#### [DIRECTIVE]
Take the data below and write out exactly the lines from the one with "bpy.context.scene.collection.objects.link(rigid_bodies[body])" through the one with "obj.matrix_world = world"; omit every other line.

#### [RECORDED DATA]

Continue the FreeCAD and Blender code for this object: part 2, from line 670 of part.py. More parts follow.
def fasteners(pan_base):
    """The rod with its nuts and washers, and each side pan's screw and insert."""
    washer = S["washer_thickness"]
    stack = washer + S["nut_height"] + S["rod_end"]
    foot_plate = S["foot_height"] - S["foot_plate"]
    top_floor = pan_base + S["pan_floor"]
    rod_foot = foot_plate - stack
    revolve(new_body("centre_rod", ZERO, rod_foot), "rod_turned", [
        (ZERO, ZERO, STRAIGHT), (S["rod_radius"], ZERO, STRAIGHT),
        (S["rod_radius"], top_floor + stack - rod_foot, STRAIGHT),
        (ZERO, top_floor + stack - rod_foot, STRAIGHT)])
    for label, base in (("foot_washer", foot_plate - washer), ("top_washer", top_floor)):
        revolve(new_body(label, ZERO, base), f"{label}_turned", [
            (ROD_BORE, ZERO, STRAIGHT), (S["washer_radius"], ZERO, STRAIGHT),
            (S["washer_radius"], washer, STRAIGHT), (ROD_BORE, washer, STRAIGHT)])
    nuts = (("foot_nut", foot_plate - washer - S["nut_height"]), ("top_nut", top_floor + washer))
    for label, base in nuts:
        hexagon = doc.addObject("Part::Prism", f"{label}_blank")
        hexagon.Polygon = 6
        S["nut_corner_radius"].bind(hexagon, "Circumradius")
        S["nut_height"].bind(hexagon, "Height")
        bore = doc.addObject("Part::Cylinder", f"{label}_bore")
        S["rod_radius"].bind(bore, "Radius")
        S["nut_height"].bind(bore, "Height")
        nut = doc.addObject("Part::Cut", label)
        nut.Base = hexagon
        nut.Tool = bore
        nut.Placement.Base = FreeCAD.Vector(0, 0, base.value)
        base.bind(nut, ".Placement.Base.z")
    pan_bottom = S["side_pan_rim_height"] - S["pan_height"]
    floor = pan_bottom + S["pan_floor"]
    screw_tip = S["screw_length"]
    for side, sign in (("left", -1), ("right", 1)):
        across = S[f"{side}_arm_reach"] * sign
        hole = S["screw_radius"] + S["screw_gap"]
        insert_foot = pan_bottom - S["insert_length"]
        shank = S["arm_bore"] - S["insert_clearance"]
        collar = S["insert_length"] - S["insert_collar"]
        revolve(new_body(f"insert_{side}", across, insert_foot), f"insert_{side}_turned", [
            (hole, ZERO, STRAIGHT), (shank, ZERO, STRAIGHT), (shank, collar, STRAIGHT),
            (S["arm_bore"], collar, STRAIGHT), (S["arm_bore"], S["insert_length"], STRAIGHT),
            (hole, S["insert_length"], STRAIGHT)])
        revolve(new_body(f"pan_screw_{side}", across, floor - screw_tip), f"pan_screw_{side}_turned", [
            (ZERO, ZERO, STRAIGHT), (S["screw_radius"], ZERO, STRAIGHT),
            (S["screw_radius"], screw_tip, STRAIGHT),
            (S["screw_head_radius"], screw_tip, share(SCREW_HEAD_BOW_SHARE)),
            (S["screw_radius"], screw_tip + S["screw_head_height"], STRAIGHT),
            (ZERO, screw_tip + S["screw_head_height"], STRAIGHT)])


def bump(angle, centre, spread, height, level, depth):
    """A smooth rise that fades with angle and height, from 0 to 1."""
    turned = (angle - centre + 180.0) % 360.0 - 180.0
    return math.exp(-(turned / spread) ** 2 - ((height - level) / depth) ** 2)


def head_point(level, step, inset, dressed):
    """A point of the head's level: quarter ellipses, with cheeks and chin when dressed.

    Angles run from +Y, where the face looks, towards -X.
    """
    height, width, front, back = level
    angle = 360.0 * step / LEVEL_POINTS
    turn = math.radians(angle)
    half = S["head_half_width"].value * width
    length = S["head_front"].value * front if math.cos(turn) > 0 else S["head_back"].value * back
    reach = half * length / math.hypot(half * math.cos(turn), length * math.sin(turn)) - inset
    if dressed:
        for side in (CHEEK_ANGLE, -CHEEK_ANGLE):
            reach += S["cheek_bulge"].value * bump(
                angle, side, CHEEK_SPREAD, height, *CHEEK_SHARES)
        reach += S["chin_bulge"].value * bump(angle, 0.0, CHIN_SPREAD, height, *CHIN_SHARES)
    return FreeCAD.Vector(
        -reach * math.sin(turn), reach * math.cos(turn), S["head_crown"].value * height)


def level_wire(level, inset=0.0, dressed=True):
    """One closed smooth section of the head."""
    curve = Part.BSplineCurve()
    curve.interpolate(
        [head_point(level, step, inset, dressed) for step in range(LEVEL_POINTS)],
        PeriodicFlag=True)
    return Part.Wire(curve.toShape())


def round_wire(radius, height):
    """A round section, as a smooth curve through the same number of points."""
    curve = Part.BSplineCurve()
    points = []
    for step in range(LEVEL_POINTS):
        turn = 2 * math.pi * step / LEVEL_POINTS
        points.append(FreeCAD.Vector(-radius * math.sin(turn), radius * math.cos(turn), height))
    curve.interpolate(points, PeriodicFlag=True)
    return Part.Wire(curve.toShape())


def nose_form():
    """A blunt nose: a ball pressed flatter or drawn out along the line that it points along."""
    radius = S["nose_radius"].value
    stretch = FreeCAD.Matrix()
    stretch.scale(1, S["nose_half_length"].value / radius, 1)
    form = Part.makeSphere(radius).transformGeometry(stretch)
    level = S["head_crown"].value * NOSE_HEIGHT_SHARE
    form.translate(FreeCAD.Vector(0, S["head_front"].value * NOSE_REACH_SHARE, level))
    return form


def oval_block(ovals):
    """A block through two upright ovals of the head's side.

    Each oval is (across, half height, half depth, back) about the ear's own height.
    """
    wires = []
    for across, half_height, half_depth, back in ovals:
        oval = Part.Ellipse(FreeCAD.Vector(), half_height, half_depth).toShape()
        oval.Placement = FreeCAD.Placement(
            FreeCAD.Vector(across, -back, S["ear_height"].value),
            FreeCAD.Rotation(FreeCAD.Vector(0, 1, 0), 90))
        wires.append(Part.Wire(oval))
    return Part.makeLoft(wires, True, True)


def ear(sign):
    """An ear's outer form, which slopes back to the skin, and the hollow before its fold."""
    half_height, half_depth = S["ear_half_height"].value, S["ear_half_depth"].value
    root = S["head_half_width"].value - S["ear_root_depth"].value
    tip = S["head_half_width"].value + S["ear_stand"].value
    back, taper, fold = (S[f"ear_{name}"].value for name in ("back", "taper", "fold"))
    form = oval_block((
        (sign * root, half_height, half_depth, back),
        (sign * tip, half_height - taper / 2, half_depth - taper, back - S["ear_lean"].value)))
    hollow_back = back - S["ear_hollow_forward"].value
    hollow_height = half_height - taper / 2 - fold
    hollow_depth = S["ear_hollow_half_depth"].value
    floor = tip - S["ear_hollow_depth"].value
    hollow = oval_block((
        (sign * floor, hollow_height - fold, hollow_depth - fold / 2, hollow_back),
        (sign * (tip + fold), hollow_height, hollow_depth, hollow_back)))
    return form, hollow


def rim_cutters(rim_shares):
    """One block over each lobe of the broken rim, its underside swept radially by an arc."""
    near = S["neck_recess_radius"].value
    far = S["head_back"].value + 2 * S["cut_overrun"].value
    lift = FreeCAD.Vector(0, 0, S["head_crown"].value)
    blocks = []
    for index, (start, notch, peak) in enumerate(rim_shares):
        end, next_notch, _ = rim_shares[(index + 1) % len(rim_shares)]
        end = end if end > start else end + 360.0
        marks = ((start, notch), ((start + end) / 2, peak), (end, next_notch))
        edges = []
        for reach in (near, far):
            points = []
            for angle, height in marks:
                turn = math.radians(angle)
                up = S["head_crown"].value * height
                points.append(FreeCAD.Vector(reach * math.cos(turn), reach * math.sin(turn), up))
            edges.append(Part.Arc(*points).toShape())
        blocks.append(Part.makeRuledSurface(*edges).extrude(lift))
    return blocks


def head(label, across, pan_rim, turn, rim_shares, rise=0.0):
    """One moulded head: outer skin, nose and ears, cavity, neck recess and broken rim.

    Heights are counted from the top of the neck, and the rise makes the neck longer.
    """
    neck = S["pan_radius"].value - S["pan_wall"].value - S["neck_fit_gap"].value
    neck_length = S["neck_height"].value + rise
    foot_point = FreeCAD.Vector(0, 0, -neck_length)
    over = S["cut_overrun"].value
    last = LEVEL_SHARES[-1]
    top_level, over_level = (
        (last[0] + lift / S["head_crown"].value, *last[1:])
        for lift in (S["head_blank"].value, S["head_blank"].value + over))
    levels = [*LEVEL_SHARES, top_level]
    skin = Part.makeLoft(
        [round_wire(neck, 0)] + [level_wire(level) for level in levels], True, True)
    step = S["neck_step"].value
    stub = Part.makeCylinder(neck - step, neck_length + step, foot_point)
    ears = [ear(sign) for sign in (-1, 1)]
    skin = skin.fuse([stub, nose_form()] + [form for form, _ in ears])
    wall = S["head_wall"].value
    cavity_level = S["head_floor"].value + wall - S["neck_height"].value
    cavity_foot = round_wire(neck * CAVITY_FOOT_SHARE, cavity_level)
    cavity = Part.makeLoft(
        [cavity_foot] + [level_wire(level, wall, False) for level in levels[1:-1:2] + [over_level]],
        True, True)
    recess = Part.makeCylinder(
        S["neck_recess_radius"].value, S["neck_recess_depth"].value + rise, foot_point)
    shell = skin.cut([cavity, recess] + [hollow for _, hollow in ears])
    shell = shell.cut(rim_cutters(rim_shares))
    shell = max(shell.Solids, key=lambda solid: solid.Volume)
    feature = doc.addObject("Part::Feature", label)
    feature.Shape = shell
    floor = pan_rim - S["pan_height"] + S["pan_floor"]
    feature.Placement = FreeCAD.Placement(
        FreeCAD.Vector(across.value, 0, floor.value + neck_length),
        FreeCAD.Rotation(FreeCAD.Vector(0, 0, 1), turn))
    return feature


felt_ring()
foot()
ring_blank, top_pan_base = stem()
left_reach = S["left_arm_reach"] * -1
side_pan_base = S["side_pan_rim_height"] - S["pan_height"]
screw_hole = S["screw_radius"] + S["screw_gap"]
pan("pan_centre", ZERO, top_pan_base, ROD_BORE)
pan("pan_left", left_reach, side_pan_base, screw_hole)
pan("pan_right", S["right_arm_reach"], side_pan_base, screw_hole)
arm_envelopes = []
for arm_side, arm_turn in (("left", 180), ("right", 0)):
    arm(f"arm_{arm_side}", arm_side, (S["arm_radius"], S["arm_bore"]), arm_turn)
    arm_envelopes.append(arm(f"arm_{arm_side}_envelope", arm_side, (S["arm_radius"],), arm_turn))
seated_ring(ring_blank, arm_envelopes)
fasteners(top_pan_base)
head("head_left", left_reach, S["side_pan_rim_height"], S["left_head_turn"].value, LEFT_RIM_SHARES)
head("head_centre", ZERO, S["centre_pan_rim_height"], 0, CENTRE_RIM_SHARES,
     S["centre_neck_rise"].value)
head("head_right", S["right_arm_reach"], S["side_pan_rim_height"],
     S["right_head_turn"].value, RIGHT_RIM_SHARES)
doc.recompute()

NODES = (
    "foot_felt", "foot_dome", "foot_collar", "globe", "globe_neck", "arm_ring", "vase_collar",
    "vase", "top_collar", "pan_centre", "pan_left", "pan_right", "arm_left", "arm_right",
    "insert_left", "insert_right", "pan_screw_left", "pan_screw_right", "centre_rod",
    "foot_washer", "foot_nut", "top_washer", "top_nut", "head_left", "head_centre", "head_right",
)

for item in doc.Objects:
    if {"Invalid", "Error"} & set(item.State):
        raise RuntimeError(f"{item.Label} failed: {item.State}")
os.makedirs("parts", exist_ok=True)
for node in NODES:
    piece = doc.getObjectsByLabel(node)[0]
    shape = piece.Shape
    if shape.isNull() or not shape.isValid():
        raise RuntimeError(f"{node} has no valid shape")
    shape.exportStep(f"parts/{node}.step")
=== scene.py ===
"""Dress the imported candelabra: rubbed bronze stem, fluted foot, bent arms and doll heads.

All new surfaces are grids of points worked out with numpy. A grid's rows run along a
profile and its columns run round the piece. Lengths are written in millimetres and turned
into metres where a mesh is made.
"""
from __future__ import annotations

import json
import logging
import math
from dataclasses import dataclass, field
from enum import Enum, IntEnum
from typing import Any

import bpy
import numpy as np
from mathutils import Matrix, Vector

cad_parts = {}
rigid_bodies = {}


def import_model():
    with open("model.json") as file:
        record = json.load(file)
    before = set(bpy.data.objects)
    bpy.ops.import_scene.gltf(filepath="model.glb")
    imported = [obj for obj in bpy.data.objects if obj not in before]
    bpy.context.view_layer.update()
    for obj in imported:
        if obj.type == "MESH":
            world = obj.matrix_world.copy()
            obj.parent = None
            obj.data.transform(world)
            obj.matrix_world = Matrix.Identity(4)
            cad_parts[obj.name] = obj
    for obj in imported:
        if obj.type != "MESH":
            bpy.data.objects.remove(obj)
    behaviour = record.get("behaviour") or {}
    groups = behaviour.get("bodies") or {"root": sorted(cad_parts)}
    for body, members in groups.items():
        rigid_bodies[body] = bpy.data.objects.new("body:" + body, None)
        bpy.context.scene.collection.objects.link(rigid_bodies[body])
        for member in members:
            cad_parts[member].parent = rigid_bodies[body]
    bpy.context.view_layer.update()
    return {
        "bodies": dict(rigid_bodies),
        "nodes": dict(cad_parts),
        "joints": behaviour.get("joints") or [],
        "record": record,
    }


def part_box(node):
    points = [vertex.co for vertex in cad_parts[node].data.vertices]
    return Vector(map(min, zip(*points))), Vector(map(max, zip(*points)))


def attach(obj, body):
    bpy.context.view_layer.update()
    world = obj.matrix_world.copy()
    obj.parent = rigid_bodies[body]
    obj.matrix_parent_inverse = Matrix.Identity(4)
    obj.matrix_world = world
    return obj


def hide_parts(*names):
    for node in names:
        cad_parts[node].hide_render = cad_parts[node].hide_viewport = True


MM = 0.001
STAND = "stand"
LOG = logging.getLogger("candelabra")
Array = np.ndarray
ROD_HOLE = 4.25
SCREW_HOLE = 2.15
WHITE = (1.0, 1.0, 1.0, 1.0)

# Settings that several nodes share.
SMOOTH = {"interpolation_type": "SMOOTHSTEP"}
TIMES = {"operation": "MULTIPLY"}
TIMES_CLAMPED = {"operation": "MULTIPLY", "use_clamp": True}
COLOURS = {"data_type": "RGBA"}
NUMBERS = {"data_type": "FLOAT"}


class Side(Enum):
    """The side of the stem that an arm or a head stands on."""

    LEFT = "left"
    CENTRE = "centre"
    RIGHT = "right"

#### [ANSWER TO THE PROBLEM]
        bpy.context.scene.collection.objects.link(rigid_bodies[body])
        for member in members:
            cad_parts[member].parent = rigid_bodies[body]
    bpy.context.view_layer.update()
    return {
        "bodies": dict(rigid_bodies),
        "nodes": dict(cad_parts),
        "joints": behaviour.get("joints") or [],
        "record": record,
    }


def part_box(node):
    points = [vertex.co for vertex in cad_parts[node].data.vertices]
    return Vector(map(min, zip(*points))), Vector(map(max, zip(*points)))


def attach(obj, body):
    bpy.context.view_layer.update()
    world = obj.matrix_world.copy()
    obj.parent = rigid_bodies[body]
    obj.matrix_parent_inverse = Matrix.Identity(4)
    obj.matrix_world = world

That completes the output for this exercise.